▶ DIRECTIVE: Extract the data exactly, missing nothing.
-- start COLLECTED MATERIAL --
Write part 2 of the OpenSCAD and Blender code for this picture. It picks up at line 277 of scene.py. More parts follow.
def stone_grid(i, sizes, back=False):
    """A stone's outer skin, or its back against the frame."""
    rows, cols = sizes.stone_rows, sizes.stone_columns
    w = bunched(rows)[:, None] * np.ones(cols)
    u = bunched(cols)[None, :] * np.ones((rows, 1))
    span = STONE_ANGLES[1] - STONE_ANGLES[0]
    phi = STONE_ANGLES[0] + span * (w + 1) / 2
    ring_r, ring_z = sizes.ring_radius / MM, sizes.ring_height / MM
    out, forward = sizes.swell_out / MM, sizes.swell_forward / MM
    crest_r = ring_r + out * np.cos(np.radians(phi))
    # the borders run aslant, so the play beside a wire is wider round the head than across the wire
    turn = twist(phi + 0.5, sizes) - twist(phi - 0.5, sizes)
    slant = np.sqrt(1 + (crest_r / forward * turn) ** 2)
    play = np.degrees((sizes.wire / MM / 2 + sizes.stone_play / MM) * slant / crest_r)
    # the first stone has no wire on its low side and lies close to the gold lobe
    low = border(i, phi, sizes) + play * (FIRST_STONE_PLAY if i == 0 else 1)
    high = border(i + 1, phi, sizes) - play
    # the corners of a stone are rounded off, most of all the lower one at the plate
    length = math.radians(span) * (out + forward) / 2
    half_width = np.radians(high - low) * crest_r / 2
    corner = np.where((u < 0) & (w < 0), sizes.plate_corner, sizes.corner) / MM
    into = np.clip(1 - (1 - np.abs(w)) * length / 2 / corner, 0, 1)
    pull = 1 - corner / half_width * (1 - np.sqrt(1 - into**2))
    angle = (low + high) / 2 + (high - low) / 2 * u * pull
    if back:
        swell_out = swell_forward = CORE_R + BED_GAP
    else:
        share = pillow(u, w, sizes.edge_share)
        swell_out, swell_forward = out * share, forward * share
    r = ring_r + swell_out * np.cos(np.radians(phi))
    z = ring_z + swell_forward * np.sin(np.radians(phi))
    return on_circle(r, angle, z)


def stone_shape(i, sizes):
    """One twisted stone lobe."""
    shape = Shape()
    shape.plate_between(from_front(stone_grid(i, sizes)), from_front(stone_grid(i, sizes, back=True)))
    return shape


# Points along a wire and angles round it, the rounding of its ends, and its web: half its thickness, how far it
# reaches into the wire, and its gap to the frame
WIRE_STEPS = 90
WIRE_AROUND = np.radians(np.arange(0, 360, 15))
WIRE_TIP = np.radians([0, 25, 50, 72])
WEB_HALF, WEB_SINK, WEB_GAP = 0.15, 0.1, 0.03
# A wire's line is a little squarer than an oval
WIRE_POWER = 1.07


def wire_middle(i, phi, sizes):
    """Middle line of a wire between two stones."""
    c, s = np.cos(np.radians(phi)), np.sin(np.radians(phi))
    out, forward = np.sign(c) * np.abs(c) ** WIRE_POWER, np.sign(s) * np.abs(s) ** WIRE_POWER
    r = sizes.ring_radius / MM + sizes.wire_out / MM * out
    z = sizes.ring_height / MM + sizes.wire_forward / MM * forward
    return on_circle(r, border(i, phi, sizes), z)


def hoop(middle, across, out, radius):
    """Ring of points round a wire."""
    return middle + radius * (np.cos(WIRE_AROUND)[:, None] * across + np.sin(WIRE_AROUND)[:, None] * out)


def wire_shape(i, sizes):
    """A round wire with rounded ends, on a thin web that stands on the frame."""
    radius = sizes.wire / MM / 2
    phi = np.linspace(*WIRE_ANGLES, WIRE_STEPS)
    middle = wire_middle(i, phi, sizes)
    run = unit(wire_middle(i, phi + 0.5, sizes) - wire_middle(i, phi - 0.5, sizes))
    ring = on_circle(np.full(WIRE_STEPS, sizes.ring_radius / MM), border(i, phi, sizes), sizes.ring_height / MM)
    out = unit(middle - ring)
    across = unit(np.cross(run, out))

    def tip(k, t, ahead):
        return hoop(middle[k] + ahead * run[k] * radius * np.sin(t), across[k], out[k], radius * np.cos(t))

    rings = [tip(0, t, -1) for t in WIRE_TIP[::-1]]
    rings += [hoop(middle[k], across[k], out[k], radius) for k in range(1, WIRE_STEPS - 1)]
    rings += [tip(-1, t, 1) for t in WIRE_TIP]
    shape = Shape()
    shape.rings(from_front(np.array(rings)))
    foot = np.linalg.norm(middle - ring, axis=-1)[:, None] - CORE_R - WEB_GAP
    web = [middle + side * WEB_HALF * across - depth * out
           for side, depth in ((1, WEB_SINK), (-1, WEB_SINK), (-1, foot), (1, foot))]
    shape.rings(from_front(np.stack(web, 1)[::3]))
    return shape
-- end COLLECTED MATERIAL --
▶ TASK OUTPUT:
Write part 2 of the OpenSCAD and Blender code for this picture. It picks up at line 277 of scene.py. More parts follow.
def stone_grid(i, sizes, back=False):
    """A stone's outer skin, or its back against the frame."""
    rows, cols = sizes.stone_rows, sizes.stone_columns
    w = bunched(rows)[:, None] * np.ones(cols)
    u = bunched(cols)[None, :] * np.ones((rows, 1))
    span = STONE_ANGLES[1] - STONE_ANGLES[0]
    phi = STONE_ANGLES[0] + span * (w + 1) / 2
    ring_r, ring_z = sizes.ring_radius / MM, sizes.ring_height / MM
    out, forward = sizes.swell_out / MM, sizes.swell_forward / MM
    crest_r = ring_r + out * np.cos(np.radians(phi))
    # the borders run aslant, so the play beside a wire is wider round the head than across the wire
    turn = twist(phi + 0.5, sizes) - twist(phi - 0.5, sizes)
    slant = np.sqrt(1 + (crest_r / forward * turn) ** 2)
    play = np.degrees((sizes.wire / MM / 2 + sizes.stone_play / MM) * slant / crest_r)
    # the first stone has no wire on its low side and lies close to the gold lobe
    low = border(i, phi, sizes) + play * (FIRST_STONE_PLAY if i == 0 else 1)
    high = border(i + 1, phi, sizes) - play
    # the corners of a stone are rounded off, most of all the lower one at the plate
    length = math.radians(span) * (out + forward) / 2
    half_width = np.radians(high - low) * crest_r / 2
    corner = np.where((u < 0) & (w < 0), sizes.plate_corner, sizes.corner) / MM
    into = np.clip(1 - (1 - np.abs(w)) * length / 2 / corner, 0, 1)
    pull = 1 - corner / half_width * (1 - np.sqrt(1 - into**2))
    angle = (low + high) / 2 + (high - low) / 2 * u * pull
    if back:
        swell_out = swell_forward = CORE_R + BED_GAP
    else:
        share = pillow(u, w, sizes.edge_share)
        swell_out, swell_forward = out * share, forward * share
    r = ring_r + swell_out * np.cos(np.radians(phi))
    z = ring_z + swell_forward * np.sin(np.radians(phi))
    return on_circle(r, angle, z)


def stone_shape(i, sizes):
    """One twisted stone lobe."""
    shape = Shape()
    shape.plate_between(from_front(stone_grid(i, sizes)), from_front(stone_grid(i, sizes, back=True)))
    return shape


# Points along a wire and angles round it, the rounding of its ends, and its web: half its thickness, how far it
# reaches into the wire, and its gap to the frame
WIRE_STEPS = 90
WIRE_AROUND = np.radians(np.arange(0, 360, 15))
WIRE_TIP = np.radians([0, 25, 50, 72])
WEB_HALF, WEB_SINK, WEB_GAP = 0.15, 0.1, 0.03
# A wire's line is a little squarer than an oval
WIRE_POWER = 1.07


def wire_middle(i, phi, sizes):
    """Middle line of a wire between two stones."""
    c, s = np.cos(np.radians(phi)), np.sin(np.radians(phi))
    out, forward = np.sign(c) * np.abs(c) ** WIRE_POWER, np.sign(s) * np.abs(s) ** WIRE_POWER
    r = sizes.ring_radius / MM + sizes.wire_out / MM * out
    z = sizes.ring_height / MM + sizes.wire_forward / MM * forward
    return on_circle(r, border(i, phi, sizes), z)


def hoop(middle, across, out, radius):
    """Ring of points round a wire."""
    return middle + radius * (np.cos(WIRE_AROUND)[:, None] * across + np.sin(WIRE_AROUND)[:, None] * out)


def wire_shape(i, sizes):
    """A round wire with rounded ends, on a thin web that stands on the frame."""
    radius = sizes.wire / MM / 2
    phi = np.linspace(*WIRE_ANGLES, WIRE_STEPS)
    middle = wire_middle(i, phi, sizes)
    run = unit(wire_middle(i, phi + 0.5, sizes) - wire_middle(i, phi - 0.5, sizes))
    ring = on_circle(np.full(WIRE_STEPS, sizes.ring_radius / MM), border(i, phi, sizes), sizes.ring_height / MM)
    out = unit(middle - ring)
    across = unit(np.cross(run, out))

    def tip(k, t, ahead):
        return hoop(middle[k] + ahead * run[k] * radius * np.sin(t), across[k], out[k], radius * np.cos(t))

    rings = [tip(0, t, -1) for t in WIRE_TIP[::-1]]
    rings += [hoop(middle[k], across[k], out[k], radius) for k in range(1, WIRE_STEPS - 1)]
    rings += [tip(-1, t, 1) for t in WIRE_TIP]
    shape = Shape()
    shape.rings(from_front(np.array(rings)))
    foot = np.linalg.norm(middle - ring, axis=-1)[:, None] - CORE_R - WEB_GAP
    web = [middle + side * WEB_HALF * across - depth * out
           for side, depth in ((1, WEB_SINK), (-1, WEB_SINK), (-1, foot), (1, foot))]
    shape.rings(from_front(np.stack(web, 1)[::3]))
    return shape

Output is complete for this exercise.